→ SOURCE DATA:
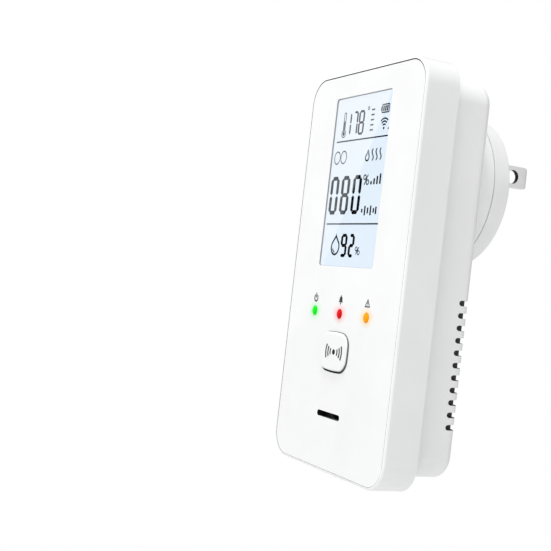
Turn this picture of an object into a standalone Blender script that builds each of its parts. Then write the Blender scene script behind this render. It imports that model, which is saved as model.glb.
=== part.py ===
"""Plug-in carbon monoxide and gas detector, built as separate pieces.

Frame: the origin is the centre of the plug disc's rear face, which lies against the wall plate.
+Y points into the wall, -Y is the way the display faces, +Z is up, and +X is the viewer's right.
"""

import math

import bmesh
import bpy
from mathutils import Vector

MM = 0.001
GAP = 0.3 * MM                      # clearance between pieces that touch

# Case
CASE_HEIGHT = 112.0 * MM
CASE_WIDTH = 61.0 * MM
CASE_CORNER = 7.6 * MM              # corner radius of the outline
PLUG_ABOVE_CENTRE = 26.2 * MM       # height of the plug's axis above the middle of the case
FRONT_Y = -36.5 * MM                # front face
FRONT_DEPTH = 10.1 * MM             # front cover, face to rear edge
FACE_BEVEL = 0.6 * MM
WALL = 2.0 * MM
REAR_INSET = 3.5 * MM               # rear cover's side wall, in from the front cover's
REAR_ROUND = 2.5 * MM               # rear cover's outer edge
REAR_CORNER = 6.4 * MM              # rear cover's corner radius, seen from behind
FLANGE_THICK = 1.3 * MM             # rear cover's flange, nested in the front cover
REAR_Y = -12.8 * MM                 # rear cover's flat back
SMALLEST_CORNER = 0.2 * MM

# Plug
COLLAR_RADIUS = 22.2 * MM
COLLAR_END_Y = -6.2 * MM            # parting line between collar and plug cap
CAP_FACE_RADIUS = 21.4 * MM
CAP_FLOOR = 2.4 * MM
BLADE_SPACING = 12.7 * MM
BLADE_ABOVE_AXIS = 6.2 * MM
BLADE_THICK = 1.5 * MM
BLADE_LENGTH = 16.8 * MM
LINE_BLADE_WIDTH = 6.35 * MM
NEUTRAL_BLADE_WIDTH = 7.94 * MM
BLADE_HOLE_RADIUS = 1.985 * MM
BLADE_HOLE_Y = 11.6 * MM
BLADE_TAB_Y = -4.4 * MM             # inner end of each blade

# Vents
VENT_COUNT = 11
VENT_PITCH = 3.26 * MM
VENT_TOP_Z = -32.0 * MM
VENT_HEIGHT = 1.4 * MM
VENT_FRONT = 3.8 * MM               # reach along the side wall, ahead of the back
VENT_INNER_X = 22.0 * MM            # reach across the back, inner end of each slot

# Display
WINDOW_WIDTH = 30.0 * MM
WINDOW_LOW_Z = -25.85 * MM
WINDOW_HIGH_Z = 22.5 * MM
WINDOW_CORNER = 1.0 * MM
WINDOW_RECESS = 0.1 * MM
WINDOW_THICK = 0.4 * MM
LCD_THICK = 2.0 * MM
LCD_FRAME_WALL = 1.2 * MM

# Indicators, button and sounder on the face
LED_Z = -38.6 * MM
LED_SPACING = 14.2 * MM
PIPE_RADIUS = 1.3 * MM
PIPE_PROUD = 0.5 * MM               # dome of each light pipe, ahead of the face
PIPE_END_Y = -32.1 * MM
LED_RADIUS = 1.5 * MM
BUTTON_Z = -49.15 * MM
BUTTON_WIDTH = 15.2 * MM
BUTTON_HEIGHT = 11.0 * MM
BUTTON_CORNER = 3.2 * MM
BUTTON_BOW = 0.7 * MM                # how far the middle of each side bulges
BUTTON_PROUD = 0.7 * MM
BUTTON_EDGE = 0.5 * MM               # rounding of the cap's front edge
BUTTON_STEM_END_Y = -32.5 * MM
SLOT_Z = -66.6 * MM
SLOT_WIDTH = 12.4 * MM
SLOT_HEIGHT = 1.6 * MM
BUZZER_RADIUS = 9.4 * MM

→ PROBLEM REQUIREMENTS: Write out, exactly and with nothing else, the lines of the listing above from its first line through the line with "from mathutils import Vector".

→ ANSWER TO THE PROBLEM:
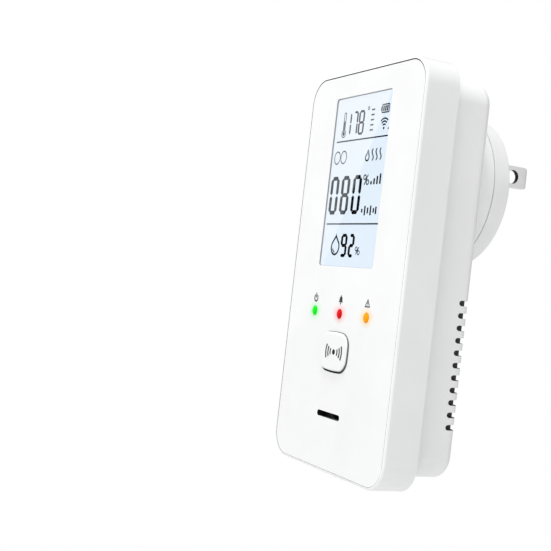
Turn this picture of an object into a standalone Blender script that builds each of its parts. Then write the Blender scene script behind this render. It imports that model, which is saved as model.glb.
=== part.py ===
"""Plug-in carbon monoxide and gas detector, built as separate pieces.

Frame: the origin is the centre of the plug disc's rear face, which lies against the wall plate.
+Y points into the wall, -Y is the way the display faces, +Z is up, and +X is the viewer's right.
"""

import math

import bmesh
import bpy
from mathutils import Vector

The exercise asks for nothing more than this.